3. I pray. There is so much to pray about in parenting. When my perceptive little munchkins remind me of my shortcomings, I'm reminded to pray for a change in my behavior. I've felt some growing pains as God works on my sinful words and actions, but I emerge a better mom afterward. Often I ask God to reveal things I'm not even aware of that affect my parenting. And, of course, I pray that each day my children will grow closer to God.
4. I depend on the Holy Spirit. One of my biggest challenges is letting the Holy Spirit work in my kids' lives. Even though I still need to guide and discipline, the Spirit should be active and alive in their hearts. And because every one of my five children is different, that activity varies from child to child. I've prayed that the Spirit will give one child confidence of who he is in Christ—something I struggle with in my life. I've prayed that another child will treat others with love and compassion, despite our failures to be patient and loving at home.
As much as my children see me "fall short of the glory of God," and as much as I'd like to lecture my kids about how they shouldn't imitate my wrong behavior, I know that a gentle, firm tug from God's Spirit can do much more than a "nagging" parent. This becomes even more vital as my children grow into young adulthood. Though I am still Mom, my role changes as they gain more freedom to make their own choices about relationships, jobs, leisure activities, education, and so on. I certainly want them to be spared some of the wrong decisions I made in my younger years; however, I realize the most beneficial work in these growing children is the work of God's Spirit.

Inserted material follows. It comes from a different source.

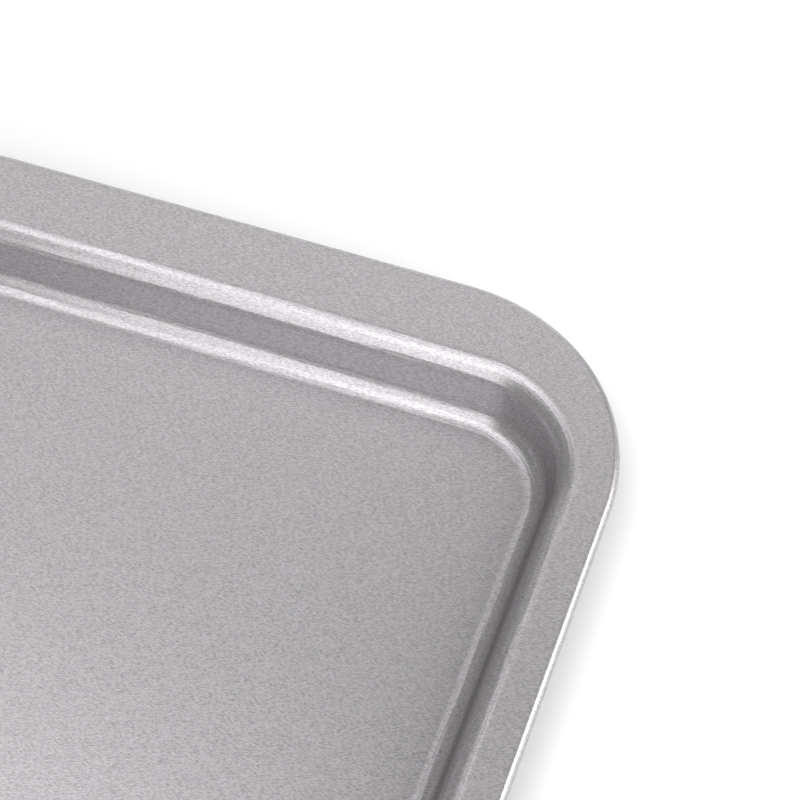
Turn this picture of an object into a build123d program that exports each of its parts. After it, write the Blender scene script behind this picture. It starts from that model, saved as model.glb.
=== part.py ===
from build123d import *

import math
import os

# A cookie sheet: a shallow baking tray pressed from one steel sheet.
# It has a flat floor, a low steep wall, and a flat rim that is wide at the two short ends, where it
# is held, and narrow along the two long sides. The edge of the sheet is rolled round a stiffening
# wire. A thin release coating covers the cooking side, over the rim and round the roll.
# X runs along the long side, Y along the short side and Z up.
# The origin is the middle of the underside, so the tray stands on Z = 0.
# All lengths are in millimetres, and all angles in degrees.

# Whole tray, over the rolled edge
overall_length = 438.0
overall_width = 292.0
outer_corner_radius = 65.0

# Layers of the sheet
steel_thickness = 0.8
coating_thickness = 0.04

# Depth from the flat of the rim to the cooking floor
pan_depth = 19.5

# Flat of the rim, from the outermost edge to where it starts to turn down
end_rim_width = 24.0
side_rim_width = 10.5

# Wall and its two bends, measured on the cooking side
wall_slope = 76.0
rim_bend_radius = 8.2
floor_bend_radius = 7.2
mouth_corner_radius = 35.0

# Rolled edge and the wire in it
wire_diameter = 2.6
wire_clearance = 0.1
wire_end_gap = 1.5
roll_turn = 290.0

# How far a cut runs past what it cuts
overrun = 5.0

# Places that follow from the sizes above
bend_share = math.tan(math.radians(wall_slope / 2))
sheet_thickness = steel_thickness + coating_thickness
rim_height = sheet_thickness + pan_depth
wall_run = pan_depth / math.tan(math.radians(wall_slope))
mouth_length = overall_length - 2 * (end_rim_width + rim_bend_radius * bend_share)
mouth_width = overall_width - 2 * (side_rim_width + rim_bend_radius * bend_share)
floor_length = mouth_length - 2 * wall_run
floor_width = mouth_width - 2 * wall_run
floor_corner_radius = mouth_corner_radius - wall_run
roll_radius = wire_diameter / 2 + wire_clearance + sheet_thickness
wire_height = rim_height - roll_radius
crest_length = overall_length - 2 * roll_radius
crest_width = overall_width - 2 * roll_radius
crest_corner_radius = outer_corner_radius - roll_radius


def space_above(depth, margin):
    """All the space over the surface that lies this deep in the sheet, to this margin past the crest."""
    spread = depth * bend_share
    with BuildPart() as space:
        with BuildSketch(Plane.XY.offset(sheet_thickness - depth)):
            RectangleRounded(
                floor_length + 2 * spread, floor_width + 2 * spread, floor_corner_radius + spread
            )
        extrude(amount=pan_depth, taper=wall_slope - 90)
        with BuildSketch(Plane.XY.offset(rim_height - depth)):
            RectangleRounded(
                crest_length + 2 * margin, crest_width + 2 * margin, crest_corner_radius + margin
            )
        extrude(amount=depth + margin + overrun)
        rim_face = space.faces().filter_by(Plane.XY).sort_by(Axis.Z)[1]
        fillet(rim_face.inner_wires()[0].edges(), rim_bend_radius - depth)
        fillet(space.edges().group_by(Axis.Z)[0], floor_bend_radius + depth)
    return space.part


def roll_section(outer_radius, inner_radius):
    """One layer of the rolled edge, cut across: it starts at the crest and turns out, down and back."""
    start = crest_path @ 0
    along = crest_path % 0
    inward = Vector(0, 0, 1).cross(along)
    with BuildSketch(Plane(origin=start, x_dir=inward, z_dir=along)) as section:
        with BuildLine():
            outside = CenterArc((0, 0), outer_radius, 90, roll_turn)
            inside = CenterArc((0, 0), inner_radius, 90, roll_turn)
            Line(outside @ 0, inside @ 0)
            Line(outside @ 1, inside @ 1)
        make_face()
    return section.sketch


# The line that the middle of the roll and of its wire follows
with BuildSketch(Plane.XY.offset(wire_height)) as crest_outline:
    RectangleRounded(crest_length, crest_width, crest_corner_radius)
crest_path = crest_outline.sketch.face().outer_wire()

# A layer is the space above its lower surface, less the space above its upper surface
space_above_underside = space_above(sheet_thickness, 0)
space_above_bond = space_above(coating_thickness, 0)
cut_above_bond = space_above(coating_thickness, overrun)
cut_above_finish = space_above(0, overrun)

os.makedirs("parts", exist_ok=True)

# Pan sheet: the pressed steel, with its edge rolled round the wire
with BuildPart() as pan_sheet:
    add(space_above_underside)
    add(cut_above_bond, mode=Mode.SUBTRACT)
    sweep(
        sections=roll_section(roll_radius - coating_thickness, roll_radius - sheet_thickness),
        path=crest_path,
    )
pan_sheet.part.label = "pan_sheet"
export_step(pan_sheet.part, "parts/pan_sheet.step")

# Release coating: the thin baked layer on the cooking side, as far as the lip of the roll
with BuildPart() as release_coating:
    add(space_above_bond)
    add(cut_above_finish, mode=Mode.SUBTRACT)
    sweep(sections=roll_section(roll_radius, roll_radius - coating_thickness), path=crest_path)
release_coating.part.label = "release_coating"
export_step(release_coating.part, "parts/release_coating.step")

# Rim wire: one round wire bent to the tray's outline, its ends butted in the middle of a long side
with BuildPart() as rim_wire:
    with BuildLine(Plane.XY.offset(wire_height)) as wire_line:
        FilletPolyline(
            (wire_end_gap / 2, crest_width / 2),
            (crest_length / 2, crest_width / 2),
            (crest_length / 2, -crest_width / 2),
            (-crest_length / 2, -crest_width / 2),
            (-crest_length / 2, crest_width / 2),
            (-wire_end_gap / 2, crest_width / 2),
            radius=crest_corner_radius,
        )
    wire_path = wire_line.wire()
    with BuildSketch(Plane(origin=wire_path @ 0, z_dir=wire_path % 0)):
        Circle(wire_diameter / 2)
    sweep(path=wire_path)
rim_wire.part.label = "rim_wire"
export_step(rim_wire.part, "parts/rim_wire.step")
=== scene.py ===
import math

import bpy
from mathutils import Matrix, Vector


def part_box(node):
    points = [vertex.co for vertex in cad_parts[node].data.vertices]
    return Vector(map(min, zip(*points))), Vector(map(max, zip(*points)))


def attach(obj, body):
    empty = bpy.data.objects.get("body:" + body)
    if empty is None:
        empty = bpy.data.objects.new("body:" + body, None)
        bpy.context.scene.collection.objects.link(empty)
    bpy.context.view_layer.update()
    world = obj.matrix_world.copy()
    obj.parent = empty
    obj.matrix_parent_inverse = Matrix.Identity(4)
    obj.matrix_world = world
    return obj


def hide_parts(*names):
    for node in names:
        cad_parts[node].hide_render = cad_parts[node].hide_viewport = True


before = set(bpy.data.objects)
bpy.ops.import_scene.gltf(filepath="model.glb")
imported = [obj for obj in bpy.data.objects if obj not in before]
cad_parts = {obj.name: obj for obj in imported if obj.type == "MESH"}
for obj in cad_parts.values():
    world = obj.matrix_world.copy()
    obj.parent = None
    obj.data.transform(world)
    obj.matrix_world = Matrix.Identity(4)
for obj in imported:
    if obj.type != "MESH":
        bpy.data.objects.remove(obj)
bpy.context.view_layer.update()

# A cookie sheet in a release-coated steel, on a pale floor in soft studio light.
# All lengths are in metres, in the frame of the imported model. MM turns millimetres into metres.
MM = 0.001

# Sizes of the pressed sheet that its boxes don't give, measured on the cooking side
end_rim_width = 24.0 * MM
side_rim_width = 10.5 * MM
outer_corner_radius = 65.0 * MM
mouth_corner_radius = 35.0 * MM
rim_bend_radius = 8.2 * MM
floor_bend_radius = 7.2 * MM
wall_slope = math.radians(76.0)
roll_turn = math.radians(290.0)

# How finely the mesh follows the curves
corner_steps = 40
side_steps = 10
roll_steps = 40
bend_steps = 20
quarter_turn = math.radians(90.0)

# Extra rings this far in from the bends keep the shading of the flats even. One more is halfway
# across the rim.
flat_guard = 0.3 * MM
middle_share = 0.5

# Edges sharper than this, such as those of the lip, aren't smoothed
sharp_angle = math.radians(40.0)

# Grain of the coated sheet: short wavy dashes along Y. Each finer layer of its noise counts a share
# of the one before.
grain_width = 0.19 * MM
grain_length = 1.15 * MM
grain_height = 0.012 * MM
grain_detail = 1.5
grain_detail_share = 0.55
grain_wander = 0.35 * MM
wander_length = 5.0 * MM
wander_detail = 1.0

# Levels of the noise that become the hollows and the tops of the grain
hollow_level = 0.36
top_level = 0.64

# Turn of the noise behind the grain, in radians, so that its lattice doesn't line up with the tray
noise_turn = (0.5, 0.3, 0.6)

# Middle value of a noise
noise_middle = (0.5, 0.5, 0.5)

# Marks of the press: long shallow waves that run along the bends and the wall
mark_width = 1.2 * MM
mark_length = 24.0 * MM
mark_height = 0.14 * MM
mark_detail = 1.0

# The marks fade in over this much of the turn of a bend
mark_fade = math.radians(12.0)

# Release coating: colours of the hollows and the tops of its grain, and its finish
coating_hollow_colour = (0.36, 0.348, 0.36, 1)
coating_top_colour = (0.6, 0.58, 0.6, 1)
coating_metal_share = 0.65
coating_roughness = 0.24
coating_edge_tint = (0.3, 0.3, 0.3, 1)

# Back coat of the steel, the same way
back_hollow_colour = (0.24, 0.24, 0.25, 1)
back_top_colour = (0.32, 0.32, 0.33, 1)
back_metal_share = 0.6
back_roughness = 0.42

# Wire: its drawing marks, as noise cells per metre, and its finish
wire_mark_density = 900.0
wire_mark_detail = 2.0
wire_dark_colour = (0.42, 0.42, 0.43, 1)
wire_light_colour = (0.56, 0.56, 0.57, 1)
wire_roughness = 0.35

# Floor, and how far from the middle of the tray its white backdrop starts and is full
floor_half = 8.0
floor_drop = 0.1 * MM
floor_colour = (0.92, 0.92, 0.92, 1)
floor_roughness = 0.9
backdrop_start = 0.6
backdrop_end = 1.5
white = (1, 1, 1, 1)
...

5. I live in the freedom Jesus Christ gives. Since harsh words and impatient attitudes are frequent offenses in our family, it would be easy for me to live in guilt over the bad example I've set. But several years ago, Romans 8:1 became a key verse in my life: "Therefore, there is now no condemnation for those who are in Christ Jesus." As I recall this verse, I remind myself that, as a Christian, I do not stand condemned. I stand in grace and forgiveness by what Jesus Christ did on the cross. That brings freedom in two areas: it frees me from the guilt of my own sinful actions, and, it frees me to confront my children confidently when they are unloving and impatient with each other. When we view our family as sinners saved by grace and believers who live under grace, we feel freedom in knowing we can confess our sin and receive forgiveness from each other and from God.
These lessons have been a tremendous help in my personal life. First, as I see myself mirrored through my children, I'm reminded of areas where I need to grow and change. It's prompted me to be more diligent in praying for transformations in my life.
Then, as I teach that Jesus Christ is our ultimate example and that God the Father has decreed moral standards, I'm relieved of being the rule maker. My parental confidence comes from a higher authority, and based on Jesus' example, I can set standards for our family to live by.
Finally, placing my children in God's hands lightens the burden of responsibility. What a relief to know that God loves my children more than I do, and that he's willing to work in their lives as I intercede for them. It's taken a while, but as my children grow older, I realize that prayer and conviction of the Holy Spirit accomplishes much more than another lecture from Mom or Dad.
Karen Morerod is a freelance writer, pastor's wife, mother of five, and grandma of four beautiful girls.